If you're publishing a domain name that is supposed to be an example or test domain, there are some reserved TLDs for that! And you never have to register or maintain them!

https://tools.ietf.org/id/draft-ellermann-idnabis-test-tlds-...

domain.example is encouraged for documentation, but you can also use something like example.invalid.

Whenever I review unit tests that have URLs in them, I insist that they use the .invalid TLD. I know that .test is encouraged, but I find that .invalid stands out more when you're browsing a test suite.

The old argument against this was that the average person is really only familiar with .com, .org, and maybe .net, and they wouldn't even recognize something with a less commonly used TLD as a domain name.

But with the rise in popularity of alternate TLDs, I don't think that argument is as persuasive anymore.


I think the issue is that they wanted people to check the DNS records of a real site.

example.com resolves.

    example.com.            8367    IN      A       93.184.216.34
https://www.iana.org/domains/reserved

domain.example doesn't actually resolve though...

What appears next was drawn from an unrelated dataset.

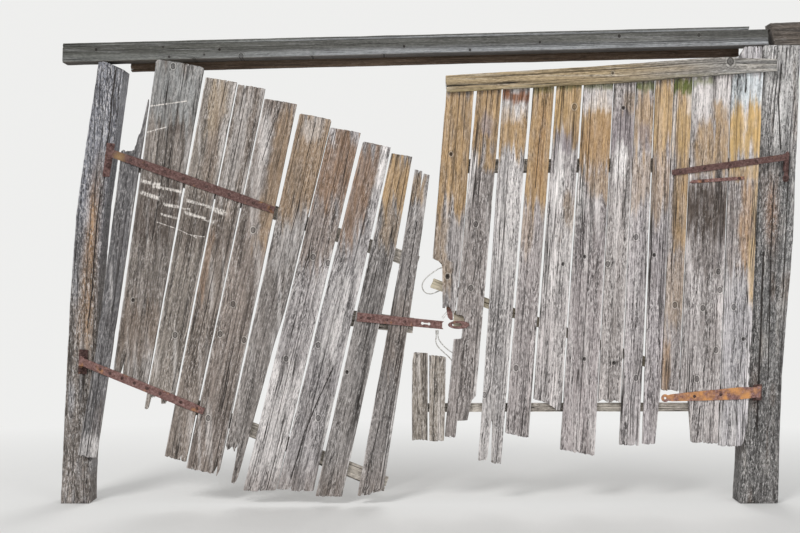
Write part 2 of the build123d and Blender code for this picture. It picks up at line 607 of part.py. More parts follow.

So if you want to demonstrate what a working domain looks like you need something else.


example.com, example.net & example.org should fit the bill in that case.

i once noticed that Google failed to renew SSL to its AI website, and SSL expiry warning was thrown.. 1) Noticed bug.. 2) waited 4 hours, to make sure it is an issue 3) reported bug 4) the issue got fixed 5) got an update next day that it was not a issue (though i had screenshots)

laughed and promised myself that i will never submit another bug to Google ;)


> Eventually, Google replaced most references to SpottedFig.org in their documentation. They inexplicably left this one though

Small nitpick: this is spottedfig dot com, a domain which they still control.


I wonder what would happen in terms of traffic level if microsoft ever forgot to renew contoso.com , and somebody registered it and pointed its MX at a mail server they control.

I remember way back, I think 2006 or around that time, Google forgot to register Google.com and someone (I think from microsoft) had registered it, then gave it back.

This is discussed and linked to in the post.

Isn't there a 1 month period where you don't own the domain anymore, but no one except for you can buy it?

Yeah, the "redemption period" is what you're thinking of. As far as I know, only the person who last owned the domain can get it out of that status (usually at a premium cost). After 30 days, anyone can register it.

https://www.icann.org/resources/pages/gtld-lifecycle-2012-02... has a graphic explaining a typical domain lifecycle.


tl;dr: google used a domain in documentation but forgot to renew it. Instead of reclaiming ownership of the domain, they updated their docs.